===== Data excerpt

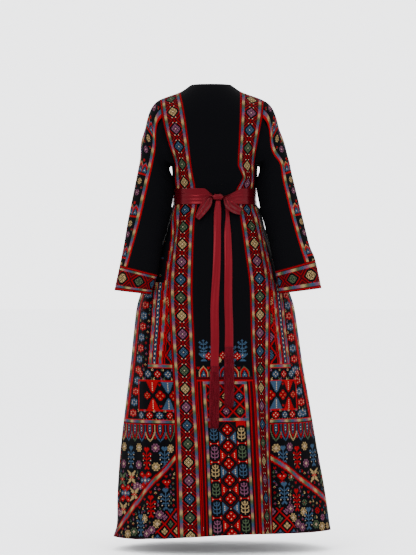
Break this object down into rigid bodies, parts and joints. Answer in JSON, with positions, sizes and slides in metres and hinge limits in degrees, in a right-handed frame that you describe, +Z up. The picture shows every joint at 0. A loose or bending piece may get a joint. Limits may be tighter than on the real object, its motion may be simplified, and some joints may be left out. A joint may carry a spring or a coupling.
{
  "type": "embroidered thobe dress",
  "caption": "Full-length A-line dress with long sleeves and embroidered panels, worn and open at neck, cuffs and hem, with a satin sash tied in a bow at the back.",
  "frame": {"origin": "between the shoulders, halfway from the front to the back and 49 mm below the back of the neck, where the wearer's shoulders carry the dress", "axes": "+Z up, -Y the way the wearer faces, +X to the wearer's left"},
  "size_m": [0.7128, 0.4799, 1.4851],
  "materials": {
    "black_crepe": "matte",
    "cross_stitch": "matte",
    "burgundy_satin": "satin",
    "burgundy_fringe": "matte"
  },
  "bodies": {
    "root": {"back_center": "black_crepe", "back_band_left": "cross_stitch", "back_band_right": "cross_stitch", "side_left": "cross_stitch", "side_right": "cross_stitch", "front_band_left": "cross_stitch", "front_band_right": "cross_stitch", "front_center": "black_crepe", "sleeve_left": "black_crepe", "sleeve_right": "black_crepe", "sleeve_strip_left": "cross_stitch", "sleeve_strip_right": "cross_stitch", "cuff_left": "cross_stitch", "cuff_right": "cross_stitch", "sash_band": "burgundy_satin", "sash_knot": "burgundy_satin", "sash_loop_left": "burgundy_satin", "sash_loop_right": "burgundy_satin", "sash_tail_left": "burgundy_satin", "sash_tail_right": "burgundy_satin", "sash_fringe_left": "burgundy_fringe", "sash_fringe_right": "burgundy_fringe"}
  },
  "joints": []
}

==========

▶ [Problem to solve]: Copy out all of the data exactly, leaving nothing out.

▶ [Full solution]:
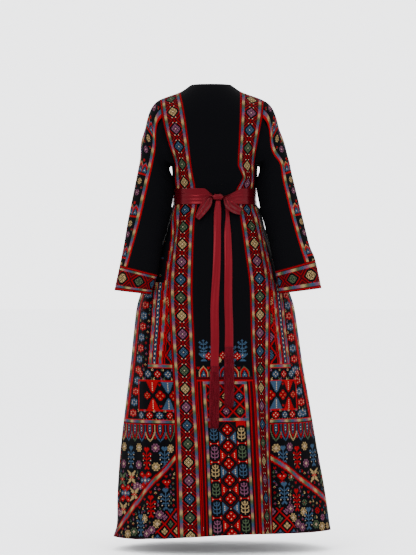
Break this object down into rigid bodies, parts and joints. Answer in JSON, with positions, sizes and slides in metres and hinge limits in degrees, in a right-handed frame that you describe, +Z up. The picture shows every joint at 0. A loose or bending piece may get a joint. Limits may be tighter than on the real object, its motion may be simplified, and some joints may be left out. A joint may carry a spring or a coupling.
{
  "type": "embroidered thobe dress",
  "caption": "Full-length A-line dress with long sleeves and embroidered panels, worn and open at neck, cuffs and hem, with a satin sash tied in a bow at the back.",
  "frame": {"origin": "between the shoulders, halfway from the front to the back and 49 mm below the back of the neck, where the wearer's shoulders carry the dress", "axes": "+Z up, -Y the way the wearer faces, +X to the wearer's left"},
  "size_m": [0.7128, 0.4799, 1.4851],
  "materials": {
    "black_crepe": "matte",
    "cross_stitch": "matte",
    "burgundy_satin": "satin",
    "burgundy_fringe": "matte"
  },
  "bodies": {
    "root": {"back_center": "black_crepe", "back_band_left": "cross_stitch", "back_band_right": "cross_stitch", "side_left": "cross_stitch", "side_right": "cross_stitch", "front_band_left": "cross_stitch", "front_band_right": "cross_stitch", "front_center": "black_crepe", "sleeve_left": "black_crepe", "sleeve_right": "black_crepe", "sleeve_strip_left": "cross_stitch", "sleeve_strip_right": "cross_stitch", "cuff_left": "cross_stitch", "cuff_right": "cross_stitch", "sash_band": "burgundy_satin", "sash_knot": "burgundy_satin", "sash_loop_left": "burgundy_satin", "sash_loop_right": "burgundy_satin", "sash_tail_left": "burgundy_satin", "sash_tail_right": "burgundy_satin", "sash_fringe_left": "burgundy_fringe", "sash_fringe_right": "burgundy_fringe"}
  },
  "joints": []
}